The previous one was really comfortable to type on since you didn't feel the 90 degree metal edge digging into your wrist like on the pro models.
Was one of the main reasons I got it.
Otherwise still looks like an amazing machine so I'm probably still getting one anyway.
supercharged /ˈsuːpətʃɑːdʒd/ Learn to pronounce adjective 1. (of an internal combustion engine) fitted with a supercharger. "a supercharged 3.8-litre V6"
2. extremely powerful or fast. "it's essentially a cutting-edge smartphone with a supercharged camera"

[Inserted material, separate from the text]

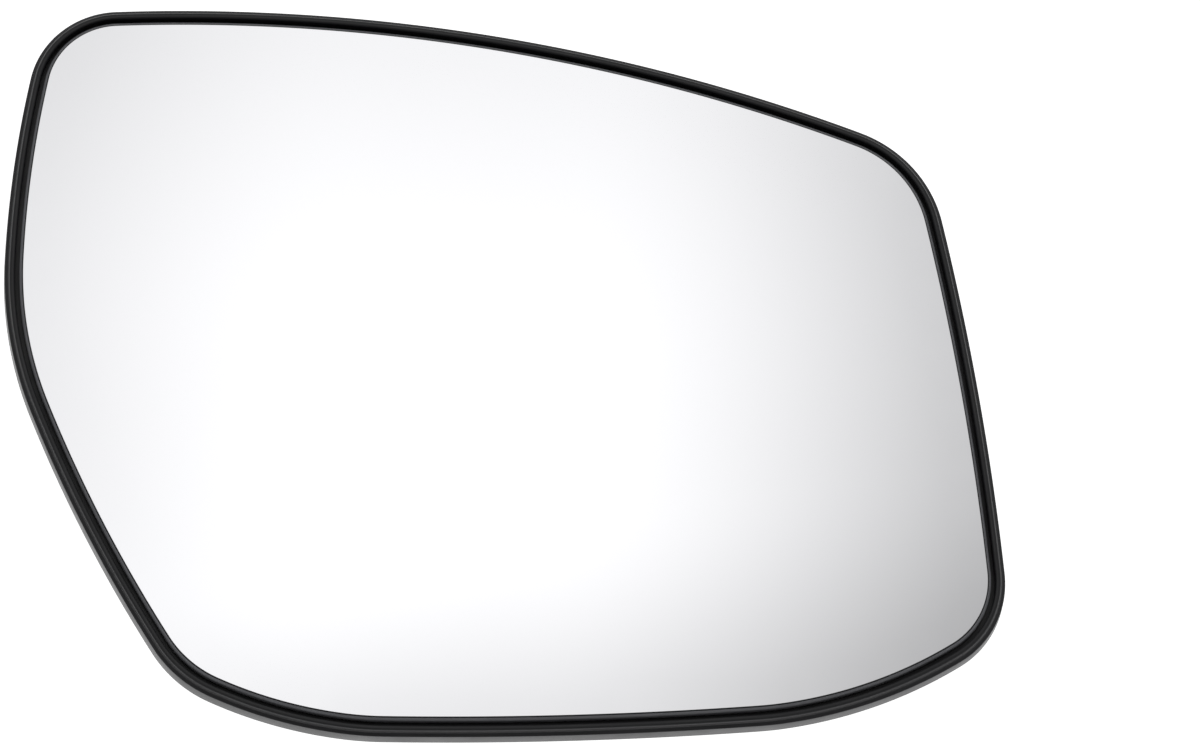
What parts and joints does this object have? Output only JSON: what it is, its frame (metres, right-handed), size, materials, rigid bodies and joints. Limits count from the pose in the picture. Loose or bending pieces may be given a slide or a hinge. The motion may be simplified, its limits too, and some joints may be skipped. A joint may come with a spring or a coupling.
{
  "type": "car door mirror glass",
  "caption": "Convex door mirror pane with a ground bevel, bonded by a foam sheet into a black moulded backing plate with a snap ring at the rear.",
  "frame": {"origin": "on the snap ring's axis, midway along the land of its claws", "axes": "+Z out of the glass along the ring's axis, +X across the glass towards its taller straight end, +Y up across the glass"},
  "size_m": [0.1891, 0.1435, 0.014],
  "materials": {
    "black_plastic": "moulded, satin, fine grain",
    "foam_tape": "closed-cell foam with adhesive on both faces",
    "mirror": "silvered glass, ground edge"
  },
  "bodies": {
    "root": {"backing_plate": "black_plastic", "adhesive_pad": "foam_tape", "mirror_glass": "mirror"}
  },
  "joints": []
}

https://www.apple.com/macbook-air-m2/specs/
> 3.5 mm headphone jack
Nice.
I am unhappy it's on the righthand side, but I won't let the perfect be the enemy of the good.
* memory is capped at 8GB
* you have to pay ridiculous $300 for a 256GB SSD upgrade
18% is pretty decent, IMHO, for their bottom-most spec, especially given the RAM limit is being extended to 24GB, while the power consumption is still brutally good (18hrs video playback) and the screen is also a bit more spacious at 13.6"...
and it's not like they don't have faster CPUs. it's just the cheapest you can get and even that is getting faster!
tbh, im using an M1 Mac Mini since last December and it's sooo freaking fast and smooth, that I'm not even really motivated to upgrade at all, if it wouldn't be for the extra memory. though the 16GB is surprisingly sufficient too, if i have run browser tab suspender extensions and close my unused electron apps (notion, logseq, slack), while coding (in Clojure, using IntelliJ and Emacs).
1. 2017 3.1GHz Quad i7 clj -M -e 1 1.73s user 0.12s system 232% cpu 0.795 total
2. 2020 M1 Mac Mini clj -M -e 1 0.65s user 0.05s system 157% cpu 0.445 total
and I'm getting a very similar time-ratio, when I'm running our test suite for example. I find these speeds extremely satisfying already!
"Better for the Environment"
No, it is not better for the environment, it is not as bad for the environment.
Can you point to a product that highlights its strengths by framing them in a negative light instead of painting them positively?
I just don't see that line being effective.
There was a time when the earth could handle the CO2 humans created. There was a balance.